## Start Supplied data

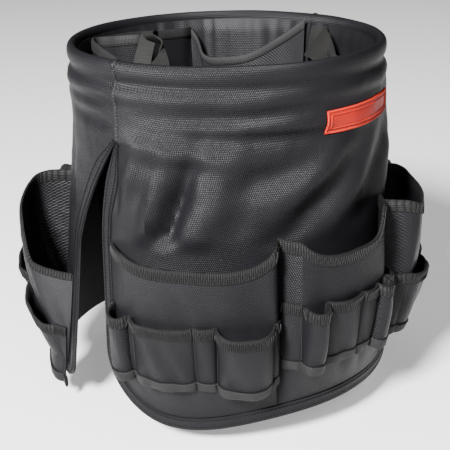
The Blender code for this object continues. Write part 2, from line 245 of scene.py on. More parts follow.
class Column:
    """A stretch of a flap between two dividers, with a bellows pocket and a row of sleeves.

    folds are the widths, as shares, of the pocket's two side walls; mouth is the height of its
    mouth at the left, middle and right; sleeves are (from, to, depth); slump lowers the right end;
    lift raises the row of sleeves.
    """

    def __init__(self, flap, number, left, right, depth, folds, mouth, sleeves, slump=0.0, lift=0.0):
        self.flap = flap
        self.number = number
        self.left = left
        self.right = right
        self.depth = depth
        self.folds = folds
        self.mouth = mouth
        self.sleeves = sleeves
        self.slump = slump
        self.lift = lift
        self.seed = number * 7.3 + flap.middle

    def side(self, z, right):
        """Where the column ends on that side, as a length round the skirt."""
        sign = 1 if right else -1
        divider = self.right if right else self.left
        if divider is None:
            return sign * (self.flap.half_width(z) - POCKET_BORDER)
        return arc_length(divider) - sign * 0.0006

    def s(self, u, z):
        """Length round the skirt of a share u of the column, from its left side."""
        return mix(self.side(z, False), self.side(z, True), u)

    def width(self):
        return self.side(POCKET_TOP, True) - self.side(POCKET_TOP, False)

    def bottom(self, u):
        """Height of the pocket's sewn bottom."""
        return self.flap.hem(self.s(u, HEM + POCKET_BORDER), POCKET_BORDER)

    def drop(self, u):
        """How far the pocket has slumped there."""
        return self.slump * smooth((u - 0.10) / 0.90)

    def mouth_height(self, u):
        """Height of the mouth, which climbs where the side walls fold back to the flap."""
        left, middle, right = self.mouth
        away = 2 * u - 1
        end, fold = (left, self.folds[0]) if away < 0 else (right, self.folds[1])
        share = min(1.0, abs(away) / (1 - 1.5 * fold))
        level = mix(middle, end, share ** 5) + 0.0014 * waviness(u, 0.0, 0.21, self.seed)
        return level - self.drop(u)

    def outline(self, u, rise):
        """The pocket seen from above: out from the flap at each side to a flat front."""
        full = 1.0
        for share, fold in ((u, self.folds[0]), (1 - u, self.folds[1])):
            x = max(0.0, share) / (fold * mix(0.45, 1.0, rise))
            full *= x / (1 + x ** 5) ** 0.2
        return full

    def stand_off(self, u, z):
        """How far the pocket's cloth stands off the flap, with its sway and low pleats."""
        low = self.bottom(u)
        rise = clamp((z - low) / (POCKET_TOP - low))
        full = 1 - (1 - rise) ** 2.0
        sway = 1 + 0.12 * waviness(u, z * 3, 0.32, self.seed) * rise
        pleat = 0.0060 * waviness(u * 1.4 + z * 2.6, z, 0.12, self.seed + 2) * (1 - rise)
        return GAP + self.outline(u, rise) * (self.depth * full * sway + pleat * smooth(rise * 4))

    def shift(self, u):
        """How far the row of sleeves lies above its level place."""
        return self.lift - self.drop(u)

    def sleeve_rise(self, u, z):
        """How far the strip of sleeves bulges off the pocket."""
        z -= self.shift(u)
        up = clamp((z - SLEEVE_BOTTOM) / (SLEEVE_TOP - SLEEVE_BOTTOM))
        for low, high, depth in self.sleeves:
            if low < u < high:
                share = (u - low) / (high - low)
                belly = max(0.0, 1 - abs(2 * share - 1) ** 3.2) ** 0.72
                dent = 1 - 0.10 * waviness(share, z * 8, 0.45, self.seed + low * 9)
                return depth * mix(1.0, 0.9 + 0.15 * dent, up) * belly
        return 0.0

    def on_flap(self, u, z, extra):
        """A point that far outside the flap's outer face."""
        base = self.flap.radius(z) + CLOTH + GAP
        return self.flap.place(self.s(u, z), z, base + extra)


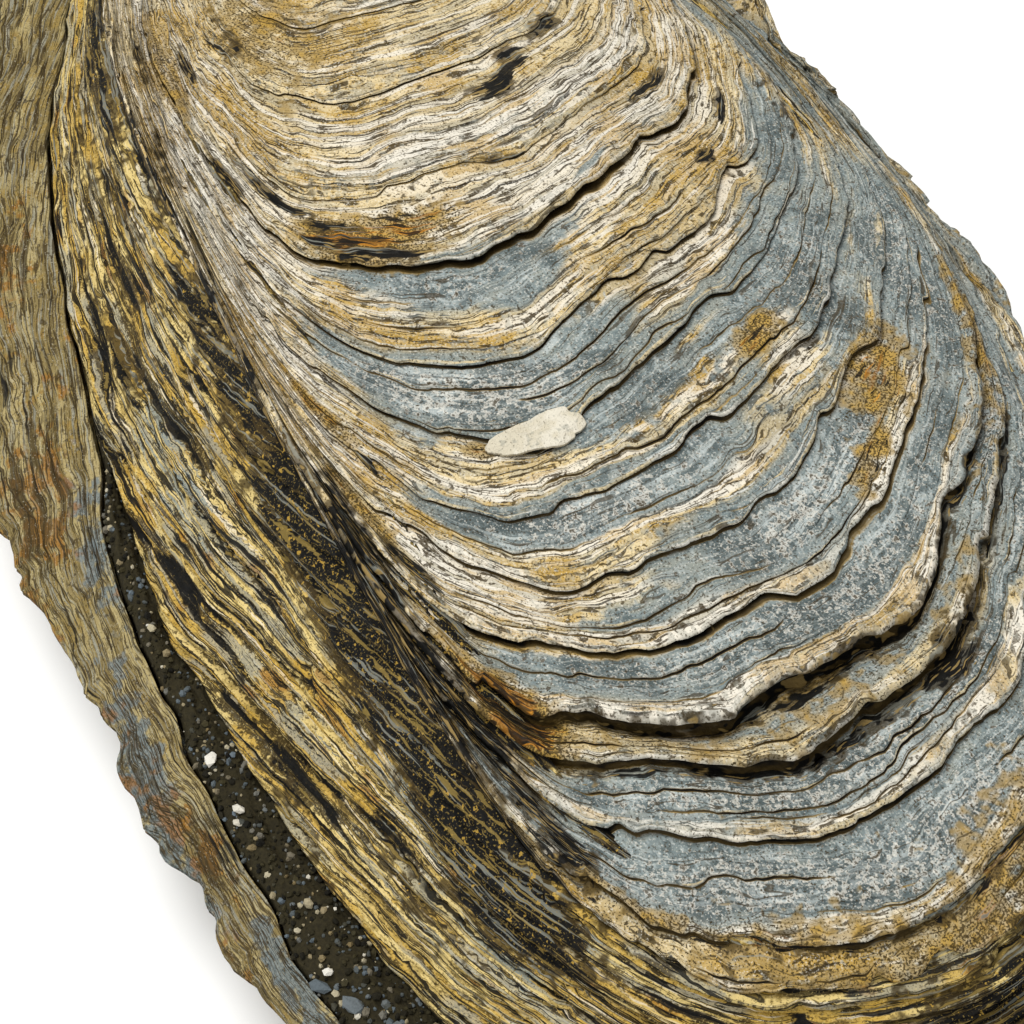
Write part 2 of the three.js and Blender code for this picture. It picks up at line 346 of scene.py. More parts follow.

## End Supplied data

■ **Instruction**
Using the entries above, return each line in which the word "parts" occurs.

■ **The solution**
The Blender code for this object continues. Write part 2, from line 245 of scene.py on. More parts follow.
Write part 2 of the three.js and Blender code for this picture. It picks up at line 346 of scene.py. More parts follow.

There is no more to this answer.